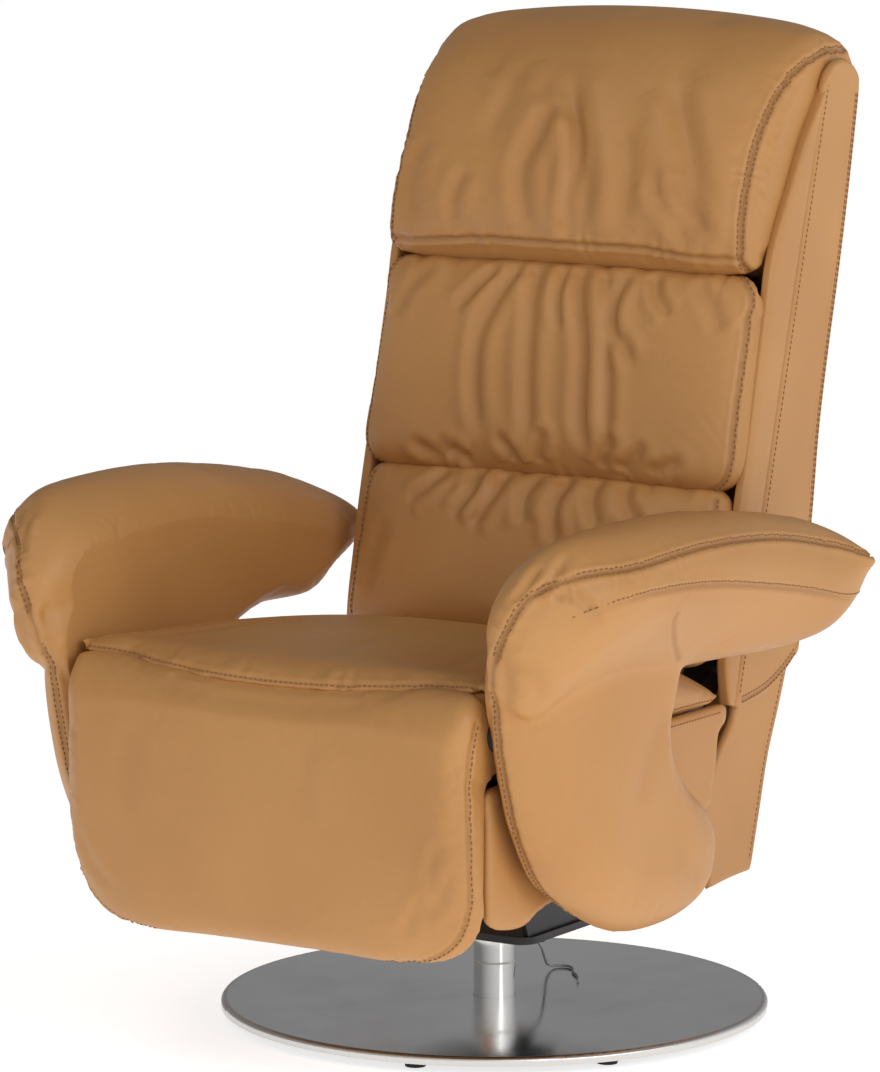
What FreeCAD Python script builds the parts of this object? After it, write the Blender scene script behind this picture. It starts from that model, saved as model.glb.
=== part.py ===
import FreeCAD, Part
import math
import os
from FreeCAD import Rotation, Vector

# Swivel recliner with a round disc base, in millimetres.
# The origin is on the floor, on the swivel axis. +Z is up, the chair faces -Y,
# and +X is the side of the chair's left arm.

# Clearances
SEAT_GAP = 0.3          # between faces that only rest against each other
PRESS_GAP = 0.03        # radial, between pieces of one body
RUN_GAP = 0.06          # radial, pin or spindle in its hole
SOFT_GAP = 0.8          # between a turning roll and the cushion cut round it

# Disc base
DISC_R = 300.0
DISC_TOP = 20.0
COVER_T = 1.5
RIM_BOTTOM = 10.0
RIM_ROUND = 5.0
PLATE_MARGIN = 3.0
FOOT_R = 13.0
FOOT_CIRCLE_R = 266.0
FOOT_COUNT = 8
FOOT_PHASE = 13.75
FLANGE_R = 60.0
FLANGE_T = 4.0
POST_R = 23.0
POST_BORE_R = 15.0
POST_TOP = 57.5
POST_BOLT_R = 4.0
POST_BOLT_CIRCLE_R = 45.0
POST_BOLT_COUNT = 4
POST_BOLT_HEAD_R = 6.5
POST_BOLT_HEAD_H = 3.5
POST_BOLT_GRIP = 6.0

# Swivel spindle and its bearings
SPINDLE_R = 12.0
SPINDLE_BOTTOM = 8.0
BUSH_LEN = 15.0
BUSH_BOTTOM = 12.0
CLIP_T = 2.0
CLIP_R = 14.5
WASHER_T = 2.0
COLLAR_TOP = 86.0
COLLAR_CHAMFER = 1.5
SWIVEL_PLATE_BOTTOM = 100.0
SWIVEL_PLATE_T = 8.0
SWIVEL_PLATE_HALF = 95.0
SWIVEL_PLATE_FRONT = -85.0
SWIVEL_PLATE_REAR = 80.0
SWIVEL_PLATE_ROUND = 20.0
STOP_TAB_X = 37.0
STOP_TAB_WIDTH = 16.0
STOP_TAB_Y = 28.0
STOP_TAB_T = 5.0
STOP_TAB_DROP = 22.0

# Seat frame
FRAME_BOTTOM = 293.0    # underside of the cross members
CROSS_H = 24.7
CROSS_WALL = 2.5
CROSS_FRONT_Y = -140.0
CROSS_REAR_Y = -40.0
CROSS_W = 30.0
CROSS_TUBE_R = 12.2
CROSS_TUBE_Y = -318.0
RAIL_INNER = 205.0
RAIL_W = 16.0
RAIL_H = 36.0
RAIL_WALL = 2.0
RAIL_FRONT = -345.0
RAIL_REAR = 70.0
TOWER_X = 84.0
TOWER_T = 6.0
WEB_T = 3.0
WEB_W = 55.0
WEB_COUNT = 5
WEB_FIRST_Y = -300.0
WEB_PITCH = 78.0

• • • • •

Print exactly, and only, the lines beginning at the top of the listing and ending at the line with "from FreeCAD import Rotation, Vector".

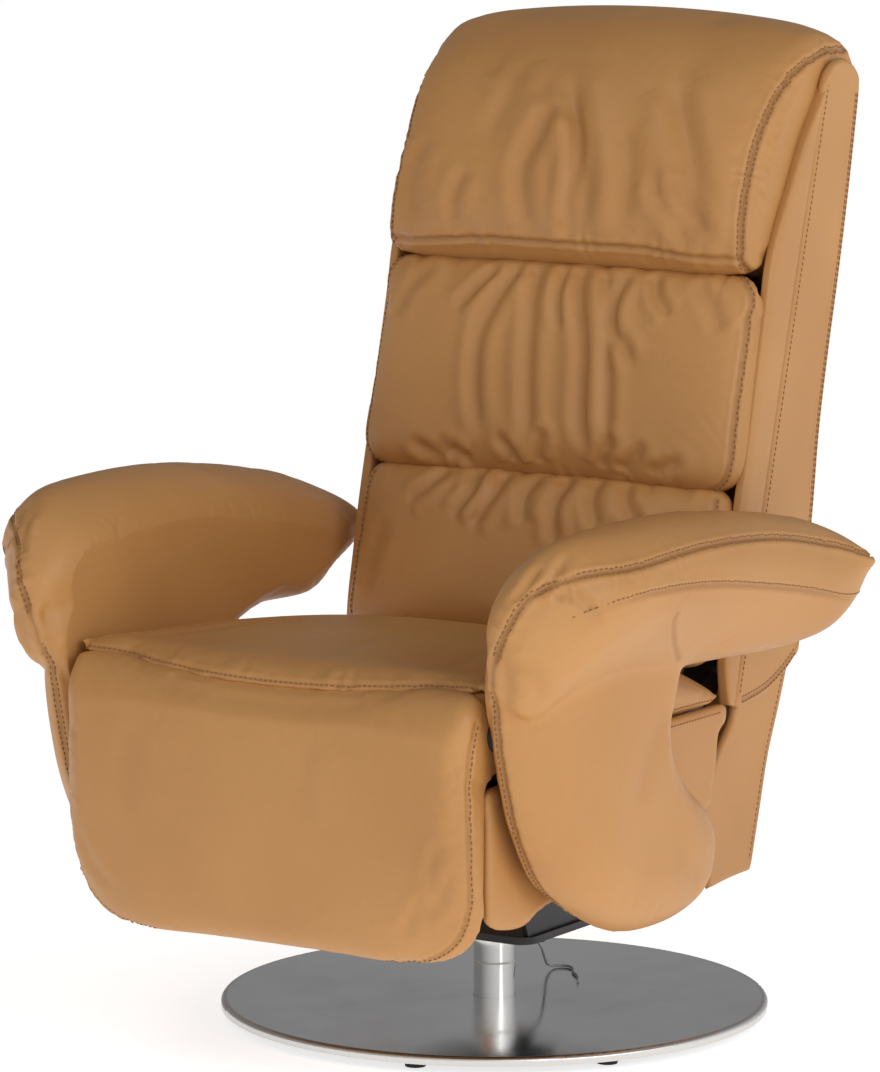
What FreeCAD Python script builds the parts of this object? After it, write the Blender scene script behind this picture. It starts from that model, saved as model.glb.
=== part.py ===
import FreeCAD, Part
import math
import os
from FreeCAD import Rotation, Vector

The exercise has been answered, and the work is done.